Coincidentally, the frankness of Swinney’s leaked paper came back to haunt the Nationalists in another context this week. In it, he also told his colleagues that he would shortly share with them a “comprehensive overview of the institutions, costs and staff numbers” which setting up an independent Scotland would entail. The civil servants, he said, were already working on it.

That work has never been published and the existence of its conclusions is now denied. On radio this week, Swinney was repeatedly asked what estimate he had made of exactly these costs. In response, he equally repeatedly refused to offer even the roughest figure.

In fairness, his evasions were at least half-honest as he did not actually tell any untruths. If it had been Salmond doing the interview, he would simply have plucked a figure from thin air and challenged all and sundry to contradict it. In some quarters, that is what passes for political brilliance.

A couple of hours later, he did exactly that. It is now the official position of the Scottish Government that the start-up costs for an independent Scotland would be £200 million – a third of the figure which Swinney himself had attributed to the cost of establishing a tax and revenue system alone. And so it goes on. I return to the Aberdeen quote: “Your numbers are not taken seriously. Your numbers are simply wrong”.

Meanwhile, matters of real substance are being overlooked. One of them involves the hundreds of thousands of jobs which depend on Scotland selling its goods and services to the rest of the UK (two-thirds of our exports) and the rest of the world (one-third).

Over the past year or so, I have been carrying out a review of Scottish exporting which was initiated by the former Secretary of State for Scotland, Michael Moore. Many of its conclusions are relevant irrespective of the constitutional issue but the extent to which independence has massive implications for all of our key exporting sectors is in danger of being browbeaten into silence.

Take the aerospace, defence and security sector which stressed its almost total reliance on being part of UK-wide supply chain. Or our financial services companies who could not be clearer that “the City of London jurisdiction has been absolutely crucial to the development of the Scottish Financial Services sector and the jobs that depend on it”.

Or how about Scotch whisky industry for which the main concern is to “maintain the crucial links which exist on trade policy issues and the influence which the UK carries both in Brussels and in markets around the world”? Or Scottish engineering which is plugged into UK-wide supply chains and to the UK government’s support for winning multi-billion opportunities for British industry?

The inescapable fact is that every sector of Scottish business and industry providing large-scale employment and exporting goods and services, is deeply integrated into the wider UK economy. How could it be otherwise after being part of the same state and the same market for so long?

These are the voices that need to be heard more of, from both employers and trade unions.
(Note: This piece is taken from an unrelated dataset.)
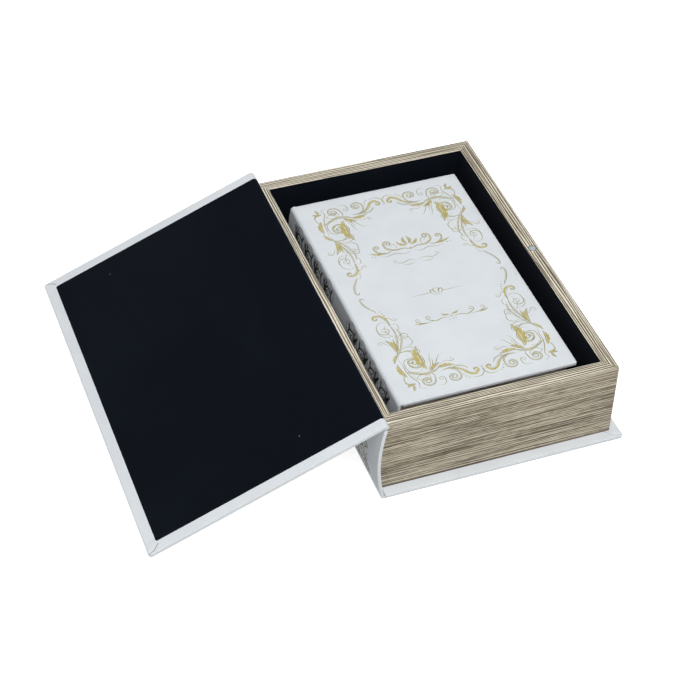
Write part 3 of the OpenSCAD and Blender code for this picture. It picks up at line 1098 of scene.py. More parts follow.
@dataclass(frozen=True)
class CoverSkin:
    """Leatherette round a cover board: its outer face, its edges, and flaps turned in over three."""

    box: BoxSizes
    flap: float
    rounds_over: bool = False
    outer_radius: float = 0.8 * MM
    inner_radius: float = 0.65 * MM
    corner_radius: float = 1.6 * MM
    ring_step: float = 0.4 * MM
    face_inset: float = 3.2 * MM
    corner_reach: float = 9.0 * MM
    corner_grid: float = 0.4 * MM
    middle_grid: Point = (12 * MM, 14 * MM)
    fold_rise: float = 0.2 * MM
    fold_depth: float = 0.26 * MM
    fold_width: float = 0.34 * MM
    # how dark the painted shade along the mitred fold is
    fold_shade: float = 1.0
    tip_tuck: float = 0.35 * MM
    round_steps: int = 5

    def fold(self) -> list[Point]:
        """The line of a mitred fold, as distances in from the fore edge and from the end of the cover."""
        return [(self.flap + 1.9 * MM, self.flap - 1.1 * MM), (self.flap * 0.6, 1.8 * MM),
                (1.9 * MM, 1.0 * MM), (-0.5 * MM, 0.8 * MM)]

    def fold_side(self, u: float, v: float) -> Point:
        """How far a place on the flaps is from the fold.

        Args:
            u: the distance in from the fore edge.
            v: the distance in from the end of the cover.

        Returns:
            The distance from the line, and the same with a minus sign on the end flap's side.
        """
        best, side = 1.0, 1.0
        line = self.fold()
        for (u0, v0), (u1, v1) in zip(line, line[1:]):
            du, dv = u1 - u0, v1 - v0
            share = min(max(((u - u0) * du + (v - v0) * dv) / (du * du + dv * dv), 0.0), 1.0)
            away = math.hypot(u - u0 - share * du, v - v0 - share * dv)
            if away < best:
                best, side = away, (1.0 if du * (v - v0) - dv * (u - u0) < 0 else -1.0)
        return best, side * best

    def dress_corners(self, surface: Surface) -> None:
        """Raises the fore edge flap over the end flaps, sinks the fold between them, paints shade along it
        and tucks the tips.
        """
        box = self.box
        for place, point in enumerate(surface.points):
            u, v = box.cover_w - point.x, box.half_l - abs(point.y)
            if point.z < box.cover_t * 0.55 or u > self.flap + 1 * MM or v > self.flap + 1 * MM:
                continue
            near, side = self.fold_side(u, v)
            fade = 1 - smooth_step(3.5 * MM, 8.0 * MM, near)
            face = smooth_step(box.cover_t * 0.6, box.cover_t - self.leather_step(), point.z)
            lift = self.fold_rise * smooth_step(-0.1 * MM, 0.25 * MM, side) * fade
            sink = self.fold_depth * bell(near, self.fold_width)
            tuck = self.tip_tuck * bell(math.hypot(u - 1.0 * MM, v - 2.6 * MM), 1.1 * MM)
            point.z += (lift - sink + tuck) * face
            # painted shade along the fold
            surface.seam[place] = self.fold_shade * bell(near, self.fold_width * 0.9) * face

    def leather_step(self) -> float:
        """How far a flap's rounded edge falls."""
        return self.box.leather_t * 0.6

    def surface(self) -> Surface:
        """Builds the skin as it lies on its outer face, with the joint at X 0."""
        box = self.box
        half = box.half_l
        plan = Plan(
            (0.0, -half), (box.cover_w, half), (0.0, self.corner_radius, self.corner_radius, 0.0),
            *(spaced(length, coarse, self.corner_grid, self.corner_reach)
              for length, coarse in zip((box.cover_w, box.cover_l), self.middle_grid)),
        )
        skin = Surface()
        lap = box.leather_t
        rings = [skin.row((x, y, 0.0) for x, y in plan.outline(self.face_inset, 0.0))]
        for rise, inset in quarter_round(self.outer_radius, self.round_steps):
            rings.append(skin.row(((x, y, rise) for x, y in plan.outline(inset, 0.0)), 1.0))
        for inset, drop in quarter_round(self.inner_radius, self.round_steps):
            edge = plan.outline(inset, min(inset, lap))
            rings.append(skin.row(((x, y, box.cover_t - drop) for x, y in edge), 1.0))
        count = round((self.flap - self.inner_radius) / self.ring_step)
        for ring in range(1, count):
            inset = self.inner_radius + (self.flap - self.inner_radius) * ring / count
            rings.append(skin.row((x, y, box.cover_t) for x, y in plan.outline(inset, lap)))
        level = box.cover_t - self.leather_step() * 0.35
        eased = plan.outline(self.flap - 0.1 * MM, lap)
        rings.append(skin.row(((x, y, level) for x, y in eased), 0.6))
        rings.append(skin.row((x, y, box.board_level) for x, y in plan.outline(self.flap, lap)))
        skin.loft(rings, capped=False)
        plan.fill(skin, rings[0])
        skin.cap(rings[-1])
        self.dress_corners(skin)
        if self.rounds_over:
            self.round_over(skin)
        return skin

    def round_over(self, skin: Surface) -> None:
        """Rounds the lid's inner face down to the joint, and sinks the edge that the velvet covers."""
        box = self.box
        for point in skin.points:
            if point.x < box.leather_t + 0.02 * MM and abs(point.y) < box.half_l - self.flap - 0.01 * MM:
                point.z = min(point.z, box.board_level - 0.1 * MM)
            point.z *= box.lid_fall(point.x)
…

Nothing would suit the Nationalists better than another 100-odd days of a shouting match in which dubious numbers are hurled backwards and forwards, with the eventual effect of numbing the public mind and cancelling each other out.

Voices which carry credibility from the front line of industry, business and employment need to insist on being heard rather than shouted down. The people who know the real, practical issues for every sector of the Scottish economy are better qualified than any politician to spell out exactly the implications and risks of division within a small island.